Sure, I can add that, but it doesn't really fix it, it reverts it.
But point taken, it does fix the commit by removing it.

Alex

> as well?
>
> thanks,
>
> greg k-h
Alex Deucher Sept. 16, 2020, 10:16 p.m. UTC | #4
On Wed, Sep 16, 2020 at 3:04 AM Christoph Hellwig <hch@lst.de> wrote:
>
> On Tue, Sep 15, 2020 at 02:46:07PM -0400, Alex Deucher wrote:
> > This change breaks tons of systems.
>
> Did you do at least some basic root causing on why?  Do GPUs get
> fed address they can't deal with?  Any examples?
>
> Bug 1 doesn't seem to contain any analysis and was reported against
> a very old kernel that had all kind of fixes since.
>
> Bug 2 seems to imply a drm kthread is accessing some structure it
> shouldn't, which would imply a mismatch between pools used by radeon
> now and those actually provided by the core.  Something that should
> be pretty to trivial to fix for someone understanding the whole ttm
> pool maze.
>
> Bug 3: same as 1, but an even older kernel.
>
> Bug 4: looks like 1 and 3, and actually verified to work properly
> in 5.9-rc.  Did you try to get the other reporters test this as well?
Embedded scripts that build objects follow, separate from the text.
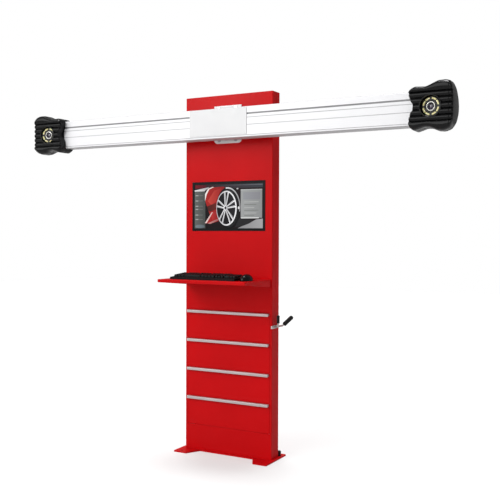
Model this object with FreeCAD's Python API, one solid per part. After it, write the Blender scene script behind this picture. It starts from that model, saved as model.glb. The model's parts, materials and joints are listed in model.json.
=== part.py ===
"""3-D wheel aligner: a slim sheet-metal column with a camera beam, modelled in millimetres.

Frame: origin at the centre of the column's footprint on the floor, +X to the right as the user
faces the screen, +Y from the user towards the rear, +Z up.
"""
import FreeCAD, Part
import math
import os

V = FreeCAD.Vector
X, Y, Z = V(1, 0, 0), V(0, 1, 0), V(0, 0, 1)

# ---------------------------------------------------------------- driving dimensions
COLUMN_W = 600.0        # column width
COLUMN_D = 90.0         # column depth
COLUMN_TOP = 2169.0     # height over all
SHEET = 1.5             # column sheet thickness
BEND_R = 3.0            # outer bend radius of the column's edges
SEAM = 2.0              # open joint between the front and the rear panel, half-way along each side
PLATE_T = 8.0           # base plate thickness

EAR_X = 320.0           # base plate half width over the foot ears
EAR_FRONT = -149.0      # front edge of the ears
EAR_REAR = 110.0        # rear edge of the ears
EAR_IN = 230.0          # inner corner of an ear at its free edge
EAR_ROOT = 184.0        # inner corner of an ear at its root
ANCHOR_X = 275.0        # anchor holes, half spacing
ANCHOR_FRONT = -122.0
ANCHOR_REAR = 92.0
ANCHOR_R = 7.0
JACK_X, JACK_Y = 296.0, 61.0    # levelling screws, on the rear ears
JACK_R = 6.0            # their threaded holes
FOOT_BOLT_X, FOOT_BOLT_Y = 238.0, (-28.0, 14.0)     # bolts between the frame's foot pads and the base plate
PAD_T = 6.0             # foot pad thickness
TUBE, TUBE_WALL = 30.0, 2.0     # square tube of the inner frame

DRAWER_COUNT = 4
DRAWER_PITCH = 177.5
DRAWER_TOP = 869.0      # top edge of the upper drawer front
DRAWER_GAP = 1.5
DRAWER_HALF = 286.0     # drawer front, half width
DRAWER_LIP = 4.5        # depth of its folded edges
TRAY_HALF = 256.0       # drawer tray, half width
TRAY_REAR = 36.0
PULL_HALF = 282.0       # aluminium pull, half length
PULL_H = 16.0
PULL_D = 18.0
RAIL_X = 260.0          # inner face of the fixed runners

MONITOR_W, MONITOR_Z0, MONITOR_Z1 = 507.0, 1353.0, 1650.0
SCREEN_W, SCREEN_H = 480.0, 270.0

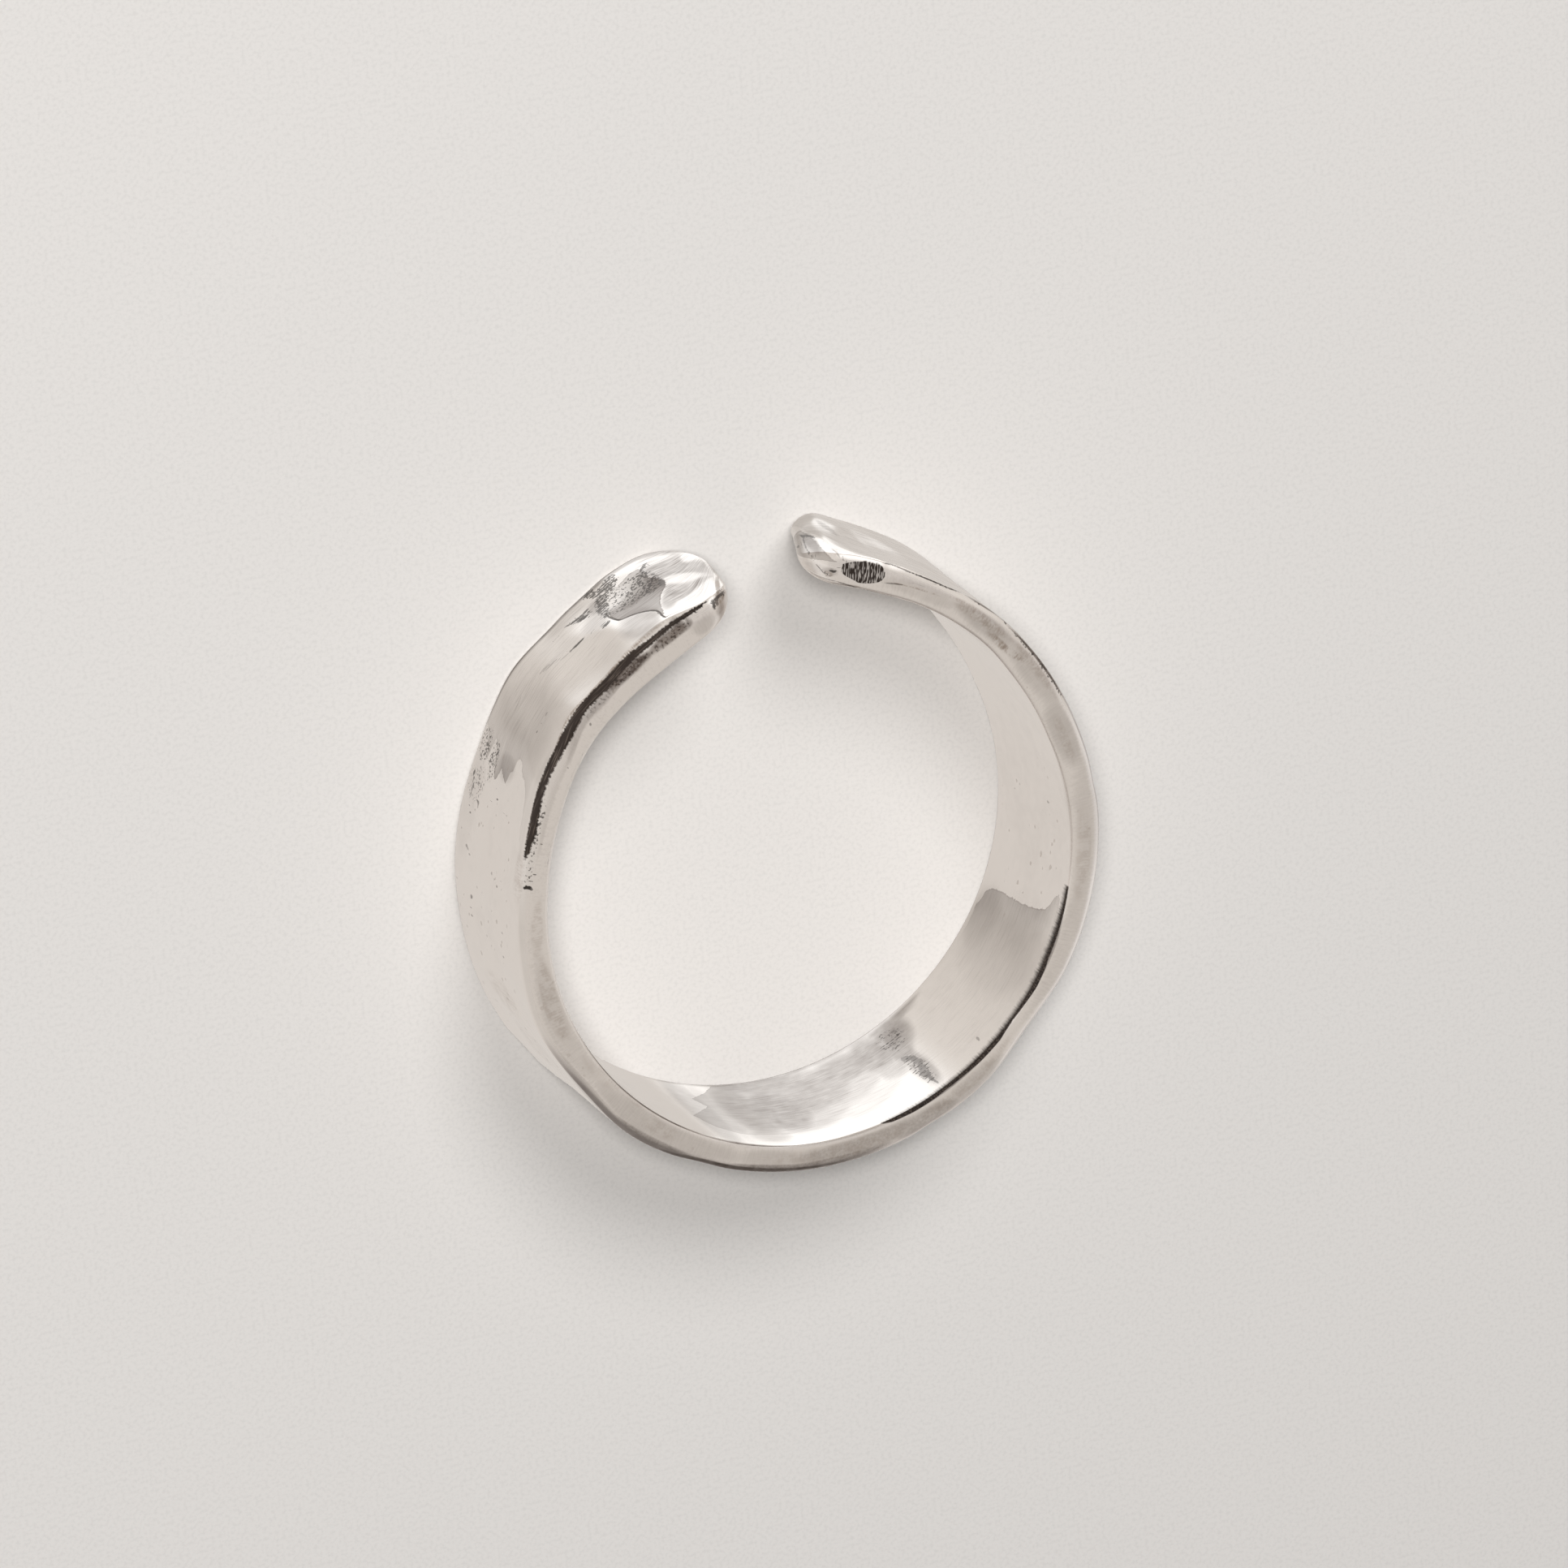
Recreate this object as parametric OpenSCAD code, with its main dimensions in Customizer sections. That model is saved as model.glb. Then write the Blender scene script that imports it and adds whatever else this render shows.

It would appear that the change in 5.9 to disable AGP on radeon fixed
the issue.  I'm following up on the other tickets to see if I can get
confirmation.  On another thread[1], the user was able to avoid the
issue by disabling HIMEM.  Looks like some issue with HIMEM and/or
AGP.

Alex

[1] https://lkml.org/lkml/2019/12/14/263
diff mbox series

Patch

diff --git a/drivers/gpu/drm/radeon/radeon.h b/drivers/gpu/drm/radeon/radeon.h
index b7c3fb2bfb54..eed23dffccf4 100644
--- a/drivers/gpu/drm/radeon/radeon.h
+++ b/drivers/gpu/drm/radeon/radeon.h
@@ -2391,6 +2391,7 @@  struct radeon_device {
 	struct radeon_wb		wb;
 	struct radeon_dummy_page	dummy_page;
 	bool				shutdown;
+	bool				need_dma32;
 	bool				need_swiotlb;
 	bool				accel_working;
 	bool				fastfb_working; /* IGP feature*/
diff --git a/drivers/gpu/drm/radeon/radeon_device.c b/drivers/gpu/drm/radeon/radeon_device.c
index 266e3cbbd09b..f74c74ad8b5d 100644
--- a/drivers/gpu/drm/radeon/radeon_device.c
+++ b/drivers/gpu/drm/radeon/radeon_device.c
@@ -1363,25 +1363,28 @@  int radeon_device_init(struct radeon_device *rdev,
 	else
 		rdev->mc.mc_mask = 0xffffffffULL; /* 32 bit MC */
 
-	/* set DMA mask.
+	/* set DMA mask + need_dma32 flags.
 	 * PCIE - can handle 40-bits.
 	 * IGP - can handle 40-bits
 	 * AGP - generally dma32 is safest
 	 * PCI - dma32 for legacy pci gart, 40 bits on newer asics
 	 */
-	dma_bits = 40;
+	rdev->need_dma32 = false;
 	if (rdev->flags & RADEON_IS_AGP)
-		dma_bits = 32;
+		rdev->need_dma32 = true;
 	if ((rdev->flags & RADEON_IS_PCI) &&
 	    (rdev->family <= CHIP_RS740))
-		dma_bits = 32;
+		rdev->need_dma32 = true;
 #ifdef CONFIG_PPC64
 	if (rdev->family == CHIP_CEDAR)
-		dma_bits = 32;
+		rdev->need_dma32 = true;
 #endif
 
+	dma_bits = rdev->need_dma32 ? 32 : 40;
 	r = dma_set_mask_and_coherent(&rdev->pdev->dev, DMA_BIT_MASK(dma_bits));
 	if (r) {
+		rdev->need_dma32 = true;
+		dma_bits = 32;
 		pr_warn("radeon: No suitable DMA available\n");
 		return r;
 	}
diff --git a/drivers/gpu/drm/radeon/radeon_ttm.c b/drivers/gpu/drm/radeon/radeon_ttm.c
index 357e8e98cca9..d2550862313e 100644
--- a/drivers/gpu/drm/radeon/radeon_ttm.c
+++ b/drivers/gpu/drm/radeon/radeon_ttm.c
@@ -787,7 +787,7 @@  int radeon_ttm_init(struct radeon_device *rdev)
 			       &radeon_bo_driver,
 			       rdev->ddev->anon_inode->i_mapping,
 			       rdev->ddev->vma_offset_manager,
-			       dma_addressing_limited(&rdev->pdev->dev));
+			       rdev->need_dma32);
 	if (r) {
 		DRM_ERROR("failed initializing buffer object driver(%d).\n", r);
 		return r;